Don't Feel Guilty About Moments of Joy
If you find yourself laughing at a holiday movie or enjoying a moment with friends, don't feel guilty. Experiencing moments of joy doesn't mean you've forgotten your loved one or that you're grieving "wrong." These moments of lightness are natural and can be healing.
Allow yourself to experience these moments without guilt. As Psalm 30:5 reminds us, "Weeping may tarry for the night, but joy comes with the morning."
Avoid Ignoring Your Needs in Favor of Others'
During the holidays, you might feel pressure to meet others' expectations or to maintain traditions for the sake of family members, especially children.
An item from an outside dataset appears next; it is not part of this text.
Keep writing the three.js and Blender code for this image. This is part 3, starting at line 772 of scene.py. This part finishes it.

While considering others is important, don't ignore your own needs in the process.
It's okay to set boundaries and to ask for help when you need it. Jesus himself took time for solitude and rest when he needed it.
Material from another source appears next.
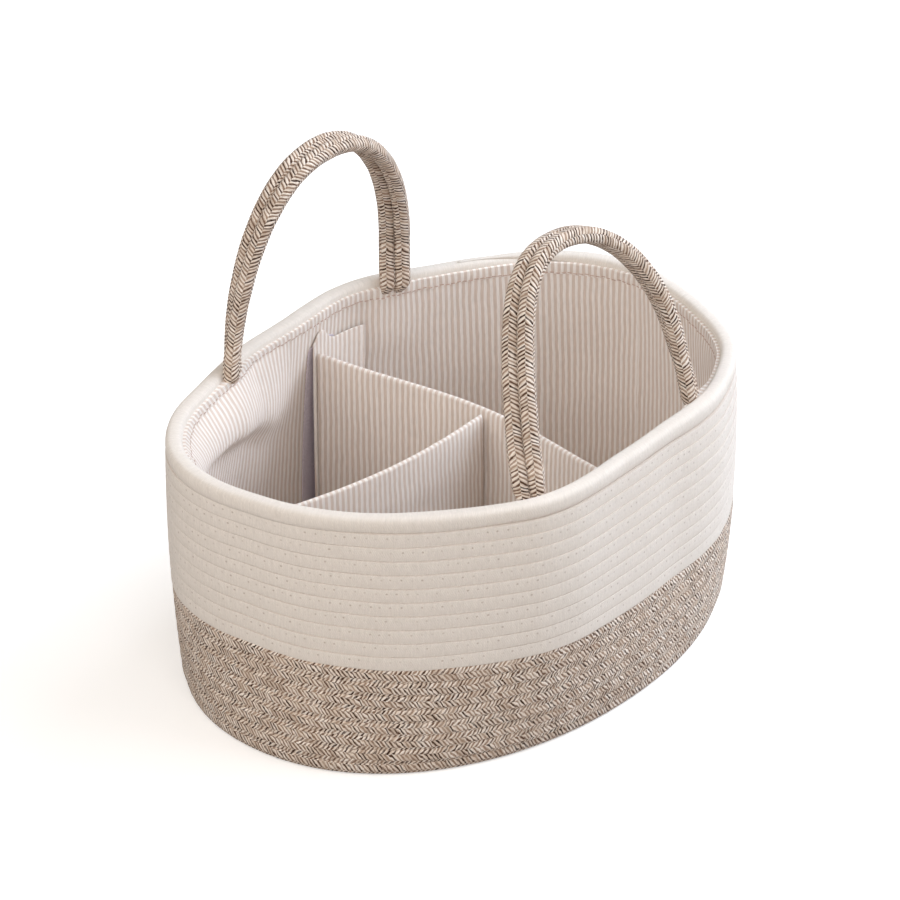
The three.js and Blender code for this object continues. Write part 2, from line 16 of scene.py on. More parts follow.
import bpy
import numpy as np
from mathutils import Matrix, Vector

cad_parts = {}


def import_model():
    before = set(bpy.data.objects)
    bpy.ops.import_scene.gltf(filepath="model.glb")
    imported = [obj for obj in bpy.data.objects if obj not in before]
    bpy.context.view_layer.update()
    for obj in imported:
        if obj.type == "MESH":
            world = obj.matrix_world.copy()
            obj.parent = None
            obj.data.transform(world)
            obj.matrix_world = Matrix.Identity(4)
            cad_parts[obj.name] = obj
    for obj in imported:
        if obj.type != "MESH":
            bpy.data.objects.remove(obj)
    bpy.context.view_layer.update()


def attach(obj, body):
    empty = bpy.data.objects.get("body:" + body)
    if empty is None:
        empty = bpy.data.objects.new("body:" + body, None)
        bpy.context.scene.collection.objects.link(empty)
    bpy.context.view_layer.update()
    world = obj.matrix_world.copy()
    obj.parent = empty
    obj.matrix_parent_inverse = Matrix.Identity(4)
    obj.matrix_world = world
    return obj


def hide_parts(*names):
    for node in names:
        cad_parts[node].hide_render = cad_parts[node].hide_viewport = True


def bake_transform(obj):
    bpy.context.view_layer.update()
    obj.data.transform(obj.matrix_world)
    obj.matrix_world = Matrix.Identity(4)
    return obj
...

Don't Neglect Your Physical Health
Grief can be physically exhausting, and the busyness of the holiday season can add to this strain. Don't neglect your basic needs like getting enough sleep, eating regular meals, and staying hydrated.
Physical self-care is an important part of the grieving process.
Avoid Suppressing Your Emotions
It might seem easier to put on a brave face and push your feelings aside, especially during family gatherings or holiday events. However, suppressing your emotions can lead to increased stress and delayed healing.
Allow yourself to feel and express your emotions in healthy ways. This might mean stepping away for a quiet moment, journaling, or talking with a trusted friend. The Psalms are full of honest expressions of grief and pain, showing us that it's okay to be real with our emotions.
Don't Feel Pressured to Maintain All Holiday Traditions
Some holiday traditions might feel too painful without your loved one. It's okay to skip or modify traditions that are too difficult. You might even consider creating new traditions that honor your loved one's memory.
Be open with your family about what you can and can't handle this year.
Avoid Neglecting Your Spiritual Needs
For many, faith can be a source of comfort and strength during times of grief. Don't neglect your spiritual needs during this time. Whether it's through prayer, reading scripture, or attending a church service, connecting with God can provide solace and hope.
Remember the comforting words of Psalm 34:18, "The Lord is near to the brokenhearted and saves the crushed in spirit."
Navigating grief during the holiday season is a challenging journey, but by avoiding these common pitfalls, you can create space for healing and even moments of peace. Remember, there's no perfect way to handle grief, especially during Christmas. Be patient with yourself, allow yourself to feel what you feel, and don't hesitate to reach out for support when you need it.
May you find moments of comfort and peace this holiday season, even in the midst of your grief. As you walk through this valley, may you feel the truth of Psalm 23:4, "Even though I walk through the valley of the shadow of death, I will fear no evil, for you are with me; your rod and your staff, they comfort me."